Symmes blogs regularly and a major part of that process involves optimizing for keywords. “Anybody who is blogging or has a website should first and foremost generate content that will be useful to consumers,” he says, adding, “This is good for Google.” However, he’s quick to warn that you shouldn’t overly “stuff” your content with keyword and phrases. Instead you, “should write the article as if you were talking to a friend or potential client.” He also uses anchor text, which are linked keywords, that point to internal pages on his site a few times in each article. Linking to other useful information on external sources is a good idea, too.

“I used to manage all of my own SEO and was very successful up until the Hummingbird update in May 2013,” Symmes says. “I have tried to use various cost effective solutions but I just rolled out my new responsive website and am giving my website guy who I have been with since 2010 a shot to see what he can do,” he says. But he doesn’t just want to rank for high profile keywords. He also wants to rank for his blog posts, “as those long tail keywords [are] what people tend to search for most.”

And that’s where he get his ideas for blog posts, too. He thinks about, “what questions consumers might have,” so he can then “give them the answers they are looking for.” Reading a lot helps, too, as he often pulls ideas from what he’s read on other legal blogs and marketing podcasts.

Symmes’ new website just launched in April 2014 but he’s by no means done with it. “I am constantly tweaking things for best results,” he says. He also has plans to move his trademark and business practice areas to a different website with a different blog. “Consumers want to see somebody who is a specialist in certain areas of the law,” he says.

He keeps track of site visitors and traffic using Google Analytics and Google Webmaster Tools. “Also, my web guy is giving me monthly reports now that I am on board with him for SEO,” he says. He suggests www.serpfox.com as a free way to track your ranking for specific keywords, too.

But he’s quick to point out, a good website won’t make the sale for you. “It will only bring you the potential lead.”

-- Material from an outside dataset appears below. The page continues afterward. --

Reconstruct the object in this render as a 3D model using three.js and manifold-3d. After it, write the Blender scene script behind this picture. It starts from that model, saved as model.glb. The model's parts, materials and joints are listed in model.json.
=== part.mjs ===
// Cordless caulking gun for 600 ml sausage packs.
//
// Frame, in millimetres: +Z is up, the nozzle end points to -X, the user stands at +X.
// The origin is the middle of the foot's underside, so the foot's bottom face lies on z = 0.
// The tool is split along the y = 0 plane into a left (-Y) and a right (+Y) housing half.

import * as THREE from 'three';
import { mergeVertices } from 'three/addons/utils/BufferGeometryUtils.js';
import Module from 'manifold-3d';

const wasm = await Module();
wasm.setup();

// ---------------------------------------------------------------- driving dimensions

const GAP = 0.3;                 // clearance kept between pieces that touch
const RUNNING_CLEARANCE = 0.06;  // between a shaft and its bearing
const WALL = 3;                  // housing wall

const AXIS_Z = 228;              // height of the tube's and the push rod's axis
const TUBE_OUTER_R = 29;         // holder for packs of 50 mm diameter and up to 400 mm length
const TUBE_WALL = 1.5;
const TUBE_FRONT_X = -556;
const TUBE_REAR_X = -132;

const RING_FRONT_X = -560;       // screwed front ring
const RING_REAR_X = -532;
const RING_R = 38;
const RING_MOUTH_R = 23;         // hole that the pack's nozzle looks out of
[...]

One thing that does have the potential of turning a prospect into a client is reading positive reviews about an attorney. Symmes’ Google Local profile comes up in the search results for several keywords, displaying his 5-star rating prominently. “Reviews are very important in online searches and consumer confidence,” he says and is quick to add, “I have been told by clients that it is why they called me instead of others because they liked the reviews I had.”

Advertising & Budget

Symmes does use Google Adwords, but he cautions against its potentially expensive nature. “I am not a big fan of Google Adwords as it can get expensive and is getting more and more competitive,” he says. “Up to this point I have ran my practice on a tight marketing budget [and] I have had mixed results with Adwords, and I’m sure I did no worse than breaking even, but that’s not the point of marketing,”

He’s been thinking about hiring someone to manage a PPC account for him but he’s unsure as to whether or not someone else could do a better job. “All I hear the PPC marketers say is that I need to increase my budget (and pay them a commission to manage),” he says.

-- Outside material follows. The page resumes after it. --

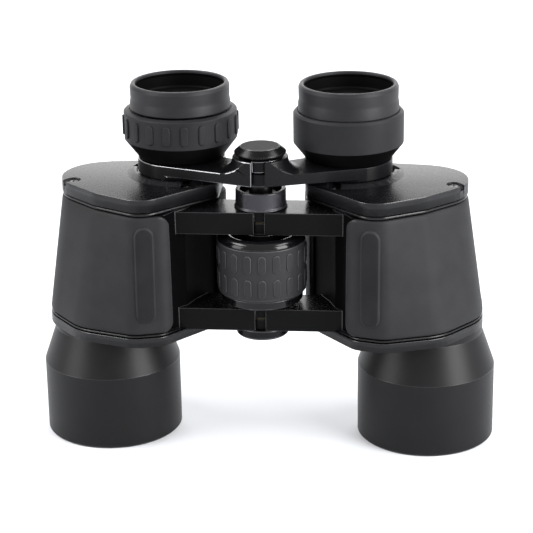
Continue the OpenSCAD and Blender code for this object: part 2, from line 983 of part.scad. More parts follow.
// The screw that the wheel drives, fixed to the bridge
module focus_rod() {
    color("#8c8c88")
        placed() {
            disc(rod_r, rod_low_z, bridge_arm[1] + 0.2);
            disc(7, bridge_arm[0] - 0.9, bridge_arm[0] - 0.1);
        }
}

grip_seat_r = 14.6;
grip_z = [65, 85.2];

module focus_wheel() {
    hub_r = 7.4;
    web = [71, 78];
    rim_in = 12.4;
    r = wheel_d / 2;
    crown = [for (a = [0:15:105]) [r - 1.9 + 1.6 * cos(a), grip_z[1] + 0.2 + 1.6 * sin(a)]];
    color("#161618")
        placed()
            rotate_extrude()
                polygon(concat(
                    [
                        [rod_r + rod_slack, 61.4], [hub_r, 61.4], [hub_r, web[0]], [rim_in, web[0]],
                        [rim_in, 62.2], [13, 61.6], [14.6, 61.6], [15.2, 62.2],
                        [15.5, grip_z[0]], [grip_seat_r, grip_z[0]],
                        [grip_seat_r, grip_z[1]], [r - 0.3, grip_z[1]]
                    ],
                    crown,
                    [[rim_in, 86.4], [rim_in, web[1]], [hub_r, web[1]], [hub_r, 88.4],
                     [rod_r + rod_slack, 88.4]]
                ));
}

// Rubber sleeve with two rows of ribs
module wheel_grip() {
    r = wheel_d / 2;
    rows = [[67.1, 74.1], [76.4, 83.4]];
    color("#3c3c3f")
        placed() {
            rotate_extrude()
                polygon([
                    [grip_seat_r, grip_z[0]], [r - 0.8, grip_z[0]], [r, grip_z[0] + 1],
                    [r, grip_z[1]], [grip_seat_r, grip_z[1]]
                ]);
            for (row = rows)
                ribs(wheel_ribs, r, row[0], row[1], 2.8, 0.4, 5.6);
        }
}

module hinge_cap() {
    low = bridge_arm[1] + 0.2;
    color("#1b1b1d")
        placed()
            rotate_extrude()
                polygon([
                    [0, low], [7.4, low], [9.2, low + 0.6], [9.6, low + 1.1], [9.4, low + 1.7],
                    [8.4, low + 2.9], [7.6, low + 3.5], [7.1, low + 3.6], [7.1, low + 3], [0, low + 3]
                ]);
}

module cap_disc() {
    low = bridge_arm[1] + 3.2;
    color("#707074")
        placed()
            disc(7, low, low + 0.7);
}

housing_left();
housing_right();
armour_left();
armour_right();
eyepiece_cover_left();
eyepiece_cover_right();
cover_screws_left();
cover_screws_right();
objective_cover_left();
objective_cover_right();
objective_cover_screws_left();
objective_cover_screws_right();
objective_barrel_left();
objective_barrel_right();
objective_cell_left();
objective_cell_right();
crown_lens_left();
crown_lens_right();
flint_lens_left();
flint_lens_right();
solar_filter_left();
solar_filter_right();
filter_ring_left();
filter_ring_right();
prism_shelf_left();
prism_shelf_right();
prism_upper_left();
prism_upper_right();
prism_lower_left();
prism_lower_right();
prism_clips_left();
prism_clips_right();
tube_seal_left();
tube_seal_right();
bridge_arm_left();
bridge_arm_right();
eyepiece_tube_left();
eyepiece_tube_right();
ocular_barrel_left();
ocular_barrel_right();
field_lens_left();
field_lens_right();
eye_lens_left();
eye_lens_right();
eyecup_left();
eyecup_right();
dioptre_ring();
ocular_collar();
upper_pivot();
collar_nut();
lower_pivot();
tripod_cap();
hinge_washers();
focus_rod();
focus_wheel();
wheel_grip();
hinge_cap();
cap_disc();
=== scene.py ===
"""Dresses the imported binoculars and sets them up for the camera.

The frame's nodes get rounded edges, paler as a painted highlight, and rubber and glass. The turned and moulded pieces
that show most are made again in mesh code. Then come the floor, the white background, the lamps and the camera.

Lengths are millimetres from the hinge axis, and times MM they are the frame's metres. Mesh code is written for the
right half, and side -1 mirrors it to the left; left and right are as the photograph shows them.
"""

import functools
import json
import math
import bmesh
import bpy
from mathutils import Matrix, Vector


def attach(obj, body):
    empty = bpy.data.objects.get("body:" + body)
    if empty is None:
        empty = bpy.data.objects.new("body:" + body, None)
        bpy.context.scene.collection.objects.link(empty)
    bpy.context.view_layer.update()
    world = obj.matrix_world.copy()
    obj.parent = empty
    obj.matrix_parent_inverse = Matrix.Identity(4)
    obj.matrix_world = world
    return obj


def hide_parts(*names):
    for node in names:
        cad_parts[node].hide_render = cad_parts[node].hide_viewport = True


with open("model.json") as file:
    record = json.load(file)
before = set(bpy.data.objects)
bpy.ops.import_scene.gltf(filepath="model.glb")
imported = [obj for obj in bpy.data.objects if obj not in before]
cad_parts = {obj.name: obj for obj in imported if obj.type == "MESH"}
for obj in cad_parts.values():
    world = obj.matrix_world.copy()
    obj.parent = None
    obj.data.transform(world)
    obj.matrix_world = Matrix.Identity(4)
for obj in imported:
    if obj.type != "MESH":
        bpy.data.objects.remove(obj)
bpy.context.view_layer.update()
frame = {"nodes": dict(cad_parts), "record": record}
NODES = frame["nodes"]

MM = 0.001
HINGE_Y = -11.96 * MM  # the hinge axis in the frame
SCENE = bpy.context.scene
BODY_OF = {node: body for body, nodes in frame["record"]["behaviour"]["bodies"].items() for node in nodes}
SLOT_OF = {part["node"]: part["material_slot"] for part in frame["record"]["subparts"]}
SIDES = ((-1, "left"), (1, "right"))
UPWARD = 0.95  # a face whose normal has more than this of z looks up


# ---------- camera ----------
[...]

Of course, spending more often means bringing in more business. “But will you come out ahead?” he asks. Ultimately, Symmes believes it depends on each lawyer’s practice area. “I would not recommend targeting the most expensive keywords when long tail keywords can be very cheap and reap big rewards,” he says.

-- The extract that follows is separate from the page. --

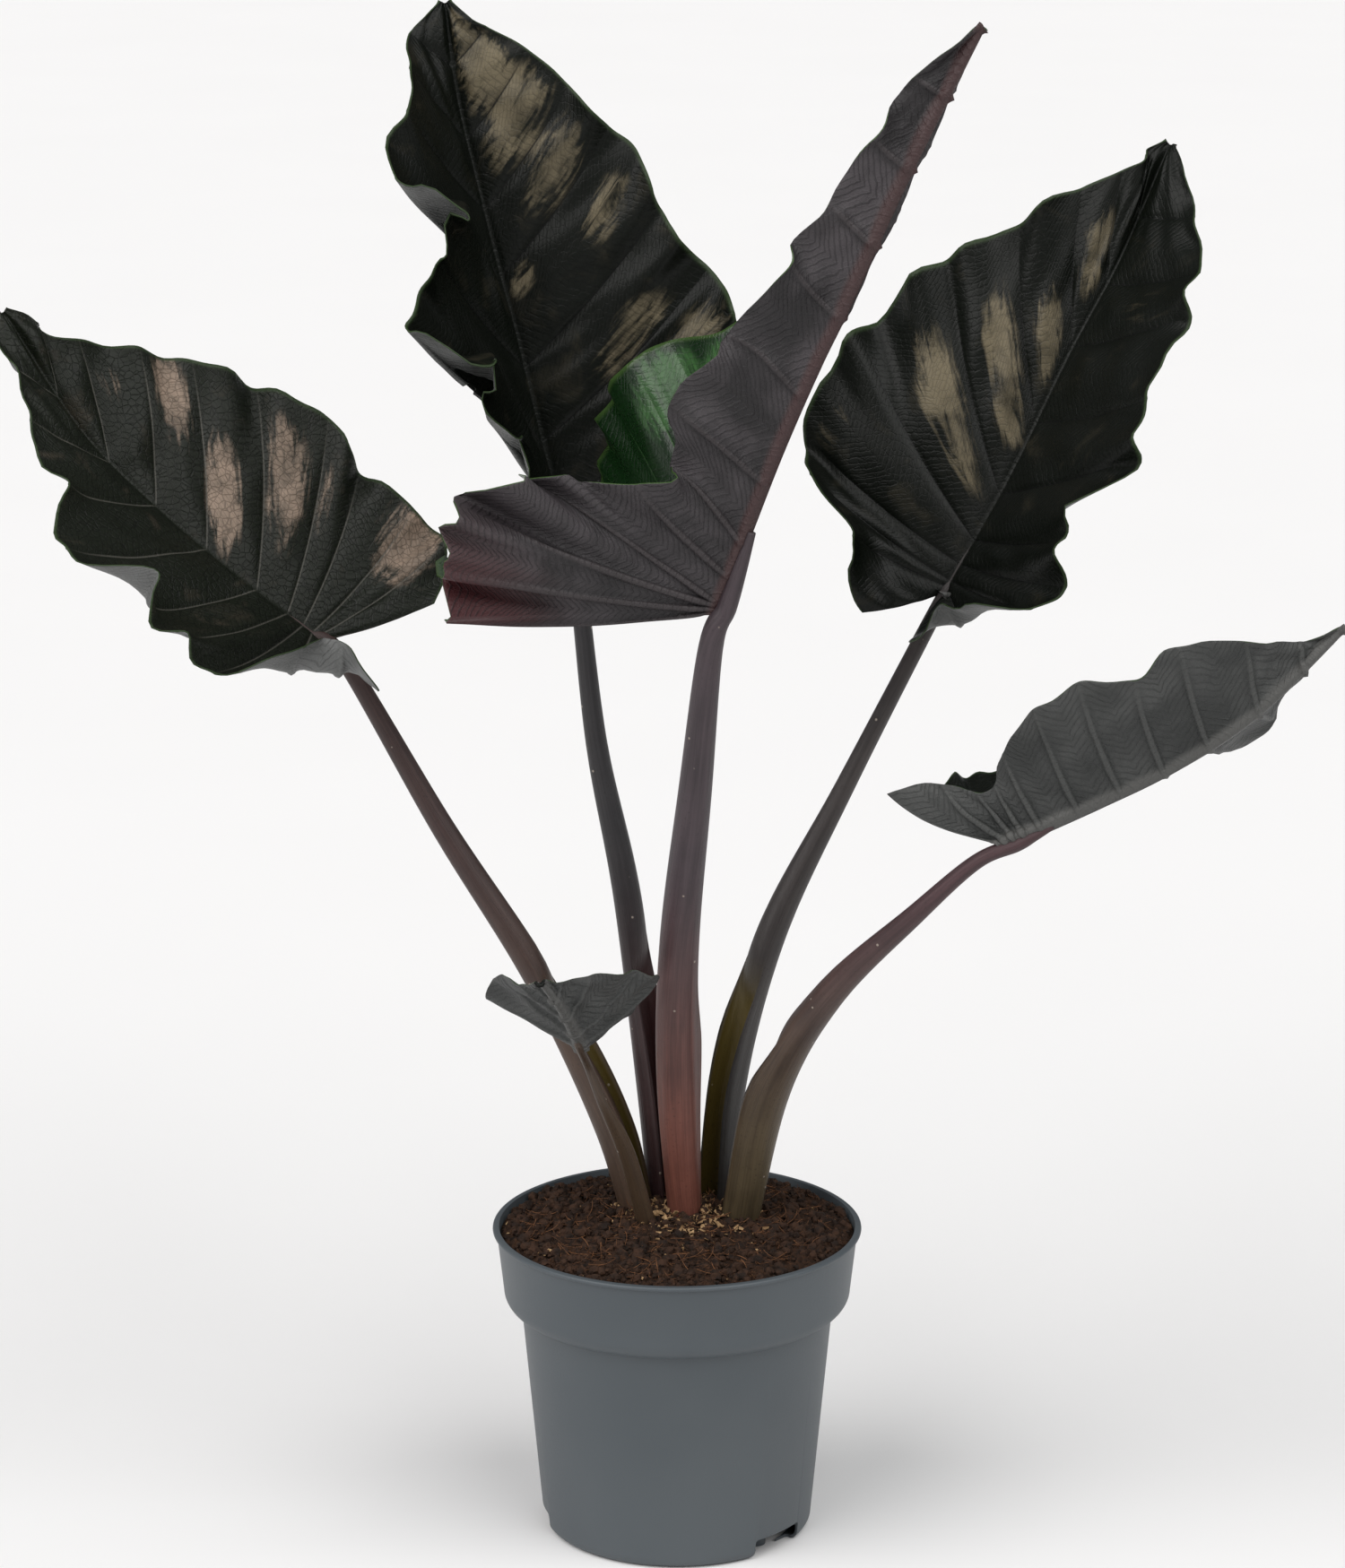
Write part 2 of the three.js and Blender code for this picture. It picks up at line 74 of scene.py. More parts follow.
# The leaves, from the middle of the plant's ground level.
# midrib: points from the stalk to the tip. face: where the upper side looks, at the base and the tip.
# ribs: each is its place along the midrib, its left side and its right side. A side is its length, its
#   sweep from the tip's direction, its lift towards the face and the roll of its outer part.
# veins: the ribs that show as veins, when not all do. body: thickness against the other blades.
# cup: how many degrees a side lifts more at its margin. ripple: how wavy the left and right sides are.
# sheen: where a sheen is painted into the upper side's colour, and a blush into an underside that has one,
# as rib, signed reach, width, length and strength.
# foot, stalk, radii: the stalk's way up and its thickness. sheath: how high the open sheath reaches.
LEAVES = {
    "left": {
        "midrib": [(-168, 70, 269), (-204, 80, 295), (-241, 92, 324), (-275, 102, 357), (-311, 112, 411)],
        "face": [(0.3, -0.75, 0.55), (0.35, -0.8, 0.5)],
        "cup": 8,
        "ripple": (0.6, 0.4),
        "ribs": [
            (-0.03, (45, 160, 22, 0), (54, 125, 12, 0)),
            (-0.015, (50, 140, 18, 125), (73, 106, 12, 0)),
            (0, (55, 100, 14, 110), (77, 90, 6, 0)),
            (0.03, (73, 81, 20, 10), (84, 71, 4, 0)),
            (0.08, (92, 70, 25, 20), (100, 63, 2, 0)),
            (0.18, (100, 62, 15, 67), (105, 52, 0, 0)),
            (0.34, (92, 63, 25, 10), (95, 45, 0, 0)),
            (0.5, (62, 55, 25, 10), (79, 41, 0, 0)),
            (0.66, (46, 33, 20, 0), (60, 29, 0, 0)),
            (0.83, (31, 31, 15, 0), (33, 19, 0, 0)),
            (1, (2, 60, 0, 0), (2, 60, 0, 0)),
        ],
        "sheen": [
            (6.5, 0.75, 0.35, 0.28, 0.9), (5.7, 0.35, 0.3, 0.3, 1), (4.6, 0.55, 0.4, 0.33, 0.8),
            (3.8, 0.6, 0.3, 0.2, 0.5), (1.6, 0.78, 0.8, 0.25, 1), (7.6, 0.7, 0.3, 0.2, 0.4),
        ],
        "foot": (-17, 22),
        "stalk": [(-31, 27, 46), (-64, 38, 112), (-108, 54, 179)],
        "radii": (7, 8.5, 7, 5.5, 4, 3.6),
        "sheath": 135,
    },
    "back": {
        "midrib": [(-50, 60, 315), (-69, 72, 392), (-86, 82, 458), (-99, 92, 512), (-105, 100, 554)],
        "face": [(0.05, -0.93, 0.33), (0.05, -0.95, 0.3)],
        "cup": 8,
        "ripple": (0.6, 0.5),
        "ribs": [
            (-0.03, (21, 126, 30, 0), (27, 139, 10, 0)),
            (-0.015, (24, 75, 30, 0), (57, 116, 10, 0)),
            (0, (44, 30, 30, 20), (77, 91, 8, 0)),
            (0.02, (66, 14, 25, 54), (98, 74, 5, 0)),
            (0.05, (86, 25, 32, 30), (110, 66, 5, 0)),
            (0.09, (105, 13, 20, 80), (115, 58, 5, 0)),
            (0.14, (105, 38, 32, 20), (110, 57, 5, 0)),
            (0.19, (90, 35, 32, 0), (101, 54, 5, 0)),
            (0.25, (89, 26, 30, 20), (96, 54, 5, 0)),
            (0.32, (95, 9, 20, 72), (96, 50, 5, 0)),
            (0.4, (89, 34, 30, 20), (84, 50, 5, 0)),
            (0.52, (69, 27, 30, 0), (68, 48, 5, 0)),
            (0.66, (47, 27, 25, 0), (49, 47, 5, 0)),
            (0.83, (26, 46, 20, 0), (23, 48, 5, 0)),
            (1, (2, 60, 0, 0), (2, 60, 0, 0)),
        ],
        "veins": (0, 2, 4, 6, 8, 10, 11, 12, 13, 14),
        "sheen": [
            (12.8, 0.5, 1, 0.4, 1), (11.6, 0.55, 0.6, 0.4, 0.9), (10.5, 0.6, 0.5, 0.3, 0.8),
            (9, 0.7, 0.5, 0.2, 0.6), (6.5, 0.55, 0.7, 0.25, 0.6), (5, 0.8, 0.7, 0.2, 0.6),
            (9.6, 0.12, 0.4, 0.1, 0.5), (3.5, 0.75, 0.4, 0.2, 0.4),
        ],
        "foot": (-5, 34),
        "stalk": [(-12, 38, 60), (-23, 45, 149), (-37, 52, 220)],
        "radii": (7.5, 7, 6.5, 5, 4, 3.6),
        "sheath": 155,
    },
    "right": {
        "midrib": [(125, 62, 295), (152, 75, 341), (179, 88, 395), (203, 98, 439), (225, 108, 489)],
        "face": [(-0.3, -0.78, 0.5), (-0.35, -0.8, 0.5)],
        "cup": 8,
        "ripple": (0.5, 0.6),
        "ribs": [
            (-0.03, (38, 136, 12, 0), (32, 172, 22, 0)),
            (-0.015, (62, 90, 12, 90), (45, 120, 16, 125)),
            (0, (81, 81, 10, 0), (67, 87, 25, 10)),
            (0.04, (99, 79, 5, 0), (73, 81, 25, 0)),
            (0.1, (114, 58, 5, 0), (76, 75, 30, 20)),
            (0.21, (115, 40, 5, 0), (95, 62, 30, 0)),
            (0.36, (93, 29, 5, 0), (85, 68, 30, 0)),
            (0.52, (74, 23, 5, 0), (80, 64, 30, 0)),
            (0.68, (53, 18, 5, 0), (65, 69, 25, 0)),
            (0.84, (28, 12, 5, 0), (35, 75, 20, 0)),
            (1, (2, 60, 0, 0), (2, 60, 0, 0)),
        ],
        "sheen": [
            (5.6, -0.4, 0.3, 0.35, 1), (7.6, -0.45, 0.45, 0.3, 0.9), (4.6, -0.45, 0.3, 0.35, 0.8),
            (6.5, -0.3, 0.3, 0.25, 0.9), (3.4, -0.85, 0.4, 0.1, 0.3), (7.5, 0.6, 0.5, 0.3, 0.3),
        ],
        "foot": (18, 32),
        "stalk": [(25, 34, 66), (44, 42, 133), (77, 52, 199)],
        "radii": (8.2, 8, 7, 4.6, 3.6, 3.4),
        "sheath": 142,
    },
    "front": {
        "midrib": [(17, -45, 309), (45, -52, 383), (73, -54, 445), (98, -50, 499), (129, -36, 558)],
        "face": [(-0.85, 0.35, 0.4), (-0.8, 0.45, 0.35)],
        "cup": 10,
        "ribs": [
            (-0.016, (70, 125, 48, 0), (118, 121, 46, 0)),
            (-0.011, (90, 105, 48, 0), (127, 99, 46, 0)),
            (-0.005, (112, 77, 50, 0), (130, 81, 46, 0)),
            (0, (117, 41, 50, 0), (103, 58, 46, 0)),
            (0.04, (110, 28, 47, 0), (64, 50, 42, 0)),
            (0.09, (103, 35, 41, 0), (45, 36, 38, 0)),
            (0.18, (75, 31, 40, 0), (55, 52, 45, 20)),
            (0.32, (60, 40, 25, 0), (42, 46, 45, 8)),
            (0.46, (44, 44, 5, 0), (36, 55, 45, 0)),
            (0.6, (25, 45, 0, 0), (27, 56, 45, 0)),
            (0.75, (22, 50, 0, 0), (22, 70, 45, 0)),
            (0.88, (14, 60, 5, 0), (16, 85, 45, 0)),
            (1, (2, 60, 0, 0), (2, 60, 0, 0)),
        ],
        "ripple": (0.2, 1.3),
        "sheen": [(4.5, -0.8, 1, 0.2, 0.8), (6, -0.8, 0.7, 0.2, 0.6), (0.3, 0.95, 1.3, 0.3, 0.9)],
        "foot": (4, 11),
        "stalk": [(0, 2, 76), (1, -12, 144), (8, -30, 220)],
        "radii": (7.2, 9.5, 9, 7.5, 5.5, 4.5),
        "sheath": 150,
    },
    "low_right": {
        "midrib": [(148, -62, 207), (184, -68, 225), (217, -70, 242), (252, -66, 265), (290, -52, 299)],
        "face": [(-0.38, 0.66, 0.65), (-0.4, 0.6, 0.6)],
        "cup": 10,
        "ribs": [
            (-0.04, (50, 150, 55, 0), (56, 158, 30, 20)),
            (-0.02, (55, 125, 55, 0), (39, 136, 40, 20)),
            (0, (55, 105, 55, 0), (26, 120, 55, 0)),
            (0.03, (55, 92, 55, 0), (25, 102, 50, 0)),
            (0.08, (55, 85, 55, 0), (38, 91, 40, 0)),
            (0.19, (55, 78, 50, 0), (56, 83, 30, 0)),
            (0.32, (52, 75, 40, 0), (59, 83, 25, 0)),
            (0.46, (48, 72, 25, 0), (52, 79, 25, 0)),
            (0.6, (42, 75, 10, 0), (53, 75, 25, 0)),
            (0.75, (34, 75, 8, 0), (34, 62, 25, 0)),
            (0.88, (18, 75, 10, 0), (12, 40, 25, 0)),
            (1, (2, 60, 0, 0), (2, 60, 0, 0)),
        ],
        "ripple": (0.6, 0.5),
        "foot": (28, 12),
        "stalk": [(43, -5, 72), (68, -32, 125), (105, -54, 169)],
        "radii": (8.2, 9, 7, 4.5, 3.4, 3.2),
        "sheath": 118,
    },
    "small": {
        "midrib": [(-44, -40, 105), (-48, -54, 119), (-53, -68, 133), (-60, -84, 148)],
        "face": [(0, 0.75, 0.65), (0, 0.85, 0.5)],
        "cup": 15,
        "ribs": [
            (-0.06, (30, 140, 38, 0), (30, 140, 38, 0)),
            (-0.03, (36, 105, 34, 0), (40, 105, 34, 0)),
            (0, (48, 95, 30, 0), (52, 92, 30, 0)),
            (0.15, (40, 73, 28, 0), (43, 62, 28, 0)),
            (0.42, (25, 42, 15, 0), (27, 41, 15, 0)),
            (0.72, (10, 35, 10, 0), (14, 34, 10, 0)),
            (1, (2, 60, 0, 0), (2, 60, 0, 0)),
        ],
        "ripple": (0.4, 0.4),
        "body": 0.6,
        "foot": (-12, 1),
        "stalk": [(-23, -10, 41), (-34, -25, 73)],
        "radii": (4, 3.6, 2.6, 2, 1.8),
        "sheath": 92,
    },
}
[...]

A reasonable startup advertising budget to Symmes is “no more than $2K,” he says, though this does depend on what the attorney’s goals are.

“Is it to run a successful small solo practice?” he asks, “Or do you want to have many employees and handle many more cases?” If it’s the latter, a bigger risk might be required in the advertising department to get enough business to pay everyone on staff. “This of course has caused many attorneys to dig a hole that they couldn’t get out of so I would advise starting small and growing from there,” he says.

And in terms of spending on a website? According to Symmes, a lawyer doesn’t need to spend more than $4K for a high quality site.

Symmes is on all the major legal directories, including Avvo, though he doesn’t currently rank highly within the site’s organic search. “My goal is to improve my profile ranking as I have seen that Avvo has become one of the top ranking websites for many of the most sought after keywords in my city,” he says, and points out that Avvo’s headquarters are based in Seattle. He wouldn’t put up money to advertise on Avvo, however, because doesn’t think their “cost would generate enough business to make it worthwhile.” Though he admits this is just an assumption as he hasn’t tried it. Still, he makes a good point: “If I had to choose spending money on Avvo vs. Adwords, I would choose Adwords.”

As for social media, he’s on Facebook, LinkedIn, Google+, and Twitter, but it’s not so much about lead generation for him. Rather, he uses social media to keep his contacts, “informed on what I am doing,” and it helps him to demonstrate his knowledge in the field.

Parting Advice

For online marketing success, “You have to have a plan of action and stick with it,” Symmes says. “If you are not disciplined to blog constantly and take an active role in your SEO and monitor your rankings and take action to get to where you want to go you may end up spending a lot of money on online marketing and SEO people who all guarantee a first page ranking which of course can’t work out for everyone.”

To avoid running into this problem, his solution is simple: “Keep a lean budget and see what you can accomplish on your own.”

Also, don’t sign long-term marketing contracts. “You never know what online algorithm changes may take hold and you don’t want to be locked into a contract that doesn’t produce new clients if things don’t work out,” he advises.

Symmes also doesn’t recommend pay-per-lead advertising like Total Attorneys or Lead Rivals. “It’s good to get people in the door when you are starting out,” he says, “but I would not recommend using a long-term pay-per-lead strategy unless you have a staff which is constantly following up with these potential leads.”

Before our discussion ended, Symmes admitted to one mistake: relying on Internet marketing alone. “You shouldn’t rely on one marketing source,” he says. If your website goes down or you incur a Google penalty, “you need to have a backup plan, whether that be from referral sources or other means.”

He does have a solid list of referral sources now, thankfully, and a plan of action should the worst occur: “If I have to, I can rely on Google Adwords until I can get back in the saddle with organic rankings,” he says.